Identify the "given" information and what the problem is asking you to "find."	Given: 2.5 mol C₂H₆O Find: mol C atoms
List other known quantities.	1 mol C₂H₆O = 2 mol C
Prepare a concept map and use the proper conversion factor.
Cancel units and calculate.	Note how the unit mol C₂H₆O molecules cancels algebraically. \(\mathrm{2.5\: \cancel{mol\: C_2H_6O\: molecules}\times\dfrac{2\: mol\: C\: atoms}{1\: \cancel{mol\: C_2H_6O\: molecules}}=5.0\: mol\: C\: atoms}\)
Think about your result.	There are twice as many C atoms in one C₂H₆O molecule, so the final amount should be double.

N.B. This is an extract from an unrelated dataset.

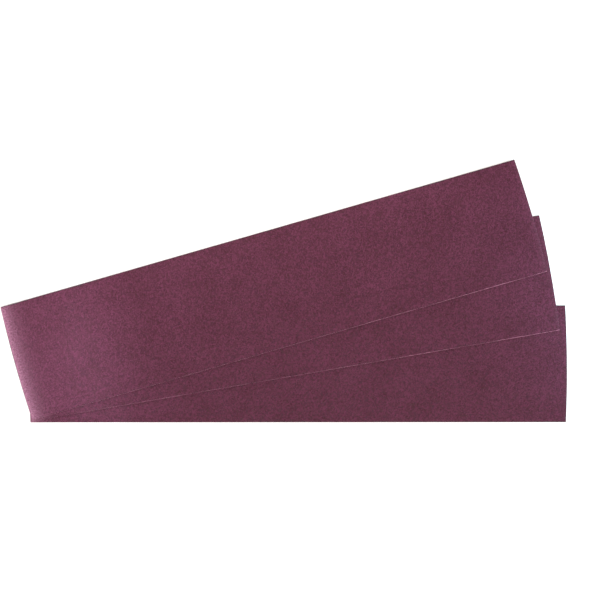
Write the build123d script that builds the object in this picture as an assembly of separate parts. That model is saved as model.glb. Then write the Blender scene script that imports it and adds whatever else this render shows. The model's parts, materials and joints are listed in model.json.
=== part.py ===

Exercise \(\PageIndex{1}\)

If a sample contains 6.75 mol of Na₂SO₄, how many moles of sodium atoms, sulfur atoms, and oxygen atoms does it have?

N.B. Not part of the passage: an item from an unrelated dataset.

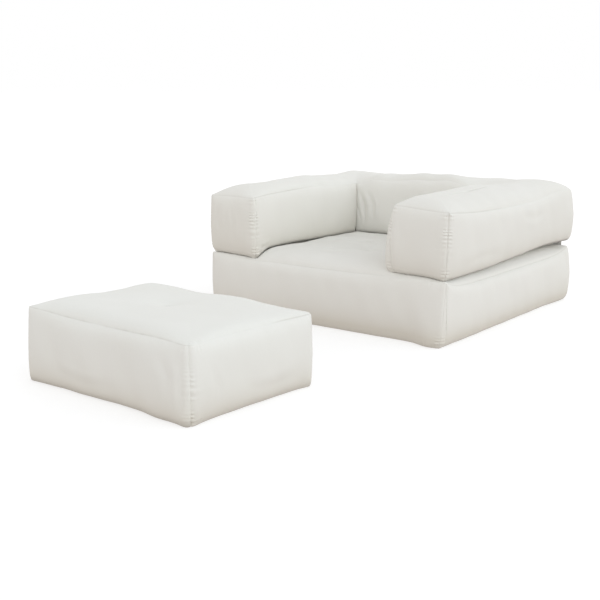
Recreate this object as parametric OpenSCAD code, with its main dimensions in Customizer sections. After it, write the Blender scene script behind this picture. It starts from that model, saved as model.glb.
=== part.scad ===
// Chair bed: a seat mattress, a U-shaped surround that folds back on a fabric hinge, and a footstool.
// The origin is the centre of the seat's underside. The front faces -Y and +Z is up.

/* [Chair] */
// Width of the chair at its corners
chair_w = 1000; // [900:10:1100]
// Depth of the chair from front to back
chair_d = 1000; // [900:10:1100]
// Height of the seat mattress at its corners
seat_h = 220; // [180:5:260]
// Height of the arms and the back at their corners
surround_h = 218; // [180:2:260]
// Width of one arm
arm_w = 210; // [170:5:250]
// Thickness of the back from front to rear
back_d = 340; // [280:5:400]

/* [Footstool] */
// Long side of the footstool
stool_w = 660; // [560:10:700]
// Short side of the footstool
stool_d = 474; // [400:2:500]
// Height of the footstool at its corners
stool_h = 216; // [180:2:260]
// Distance of the footstool's middle in front of the chair's front face
stool_ahead = 819; // [800:1:1100]
// Distance of the footstool's middle to the right of the chair's middle
stool_right = 57; // [0:1:120]
// Turn of the footstool in plan, in degrees
stool_yaw = -3.27; // [-10:0.01:10]

/* [Filling] */
// Rise of the seat's top between the arms
seat_crown = 28; // [8:1:34]
// Rise of the surround's ridge above its corners, halfway along an arm
surround_crown = 42; // [16:1:48]
// Rise of the surround's ridge at its rear corners
corner_crown = 30; // [8:1:40]
// Rise of the footstool's top above its corners
stool_crown = 24; // [8:1:34]
// Swell of a side panel at half its height
side_swell = 14; // [4:1:18]
// Swell of the rear panels that carry the zips
rear_swell = 4; // [2:1:8]
// Draw of a long seam towards the middle between two corners
seam_draw = 8; // [2:1:12]
// Draw of each corner seam
corner_draw = 6; // [2:1:10]
// Width of the soft edge that rolls under to the base
base_roll = 6; // [4:1:18]

/* [Seams] */
// Drop of the seat's front top seam at its middle
seat_front_drop = 8; // [2:1:16]
// Drop of the seat's side top seams, which leaves a wedge under the arms
seat_side_drop = 34; // [4:1:40]
// Drop of the seat's rear top seam
seat_rear_drop = 14; // [4:1:20]
// Drop of the arms' outer top seams
arm_drop = 20; // [4:1:26]
// Rise of the arms' inner top seams
arm_rise = 14; // [2:1:24]
// Drop of the back's rear top seam
back_drop = 10; // [2:1:20]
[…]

Answer: 13.5 mol Na atoms, 6.75 mol S atoms, and 27.0 mol O atoms

The fact that 1 mol equals 6.022 × 10²³ items can also be used as a conversion factor.

Example \(\PageIndex{2}\): Oxygen Mass

Determine the mass of Oxygen in 75.0g of C₂H₆O.

Solution

Solutions to Example 6.5.2
Steps for Problem Solving	Determine the mass of Oxygen in 75.0g of C₂H₆O
Identify the "given" information and what the problem is asking you to "find."	Given: 75.0g C₂H₆O Find: g O
List other known quantities.	1 mol O = 16.0g O 1 mol C₂H₆O = 1 mol O 1 mol C₂H₆O = 46.07g C₂H₆O
Prepare a concept map and use the proper conversion factor.	The conversion factors are 1 mol C2H6O over 46.07 g C2H6O, 1 mol O over 1 mol C2H6O, and 16.00 g O over 1 mole O.
Cancel units and calculate.	\(\require{cancel}\mathrm{75.0\: \cancel{g\: C_2H_6O}\times\dfrac{1\: \cancel{mol\: C_2H_6O}}{46.07\:\cancel{g\: C_2H_6O}}\times\dfrac{1\: \cancel{mol\:O}}{1\: \cancel{mol\:C_2H_6O}}\times\dfrac{16.00\: g\: O}{1\: \cancel{mol\:O}}=26.0\: g\: O}\)
Think about your result.

Exercise \(\PageIndex{2}\)

How many molecules are present in 16.02 mol of C₄H₁₀? How many C atoms are in 16.02 mol?
How many moles of each type of atom are in 2.58 mol of Na₂SO₄?

Answer a:: 9.647 x 10²⁴ C₄H₁₀molecules and 3.859 x 10²⁵ C atoms

Answer b:: 5.16 mol Na atoms, 2.58 mol S atoms, and 10.3 mol O atoms

Summary

In any given formula, the ratio of the number of moles of molecules (or formula units) to the number of moles of atoms can be used as a conversion factor.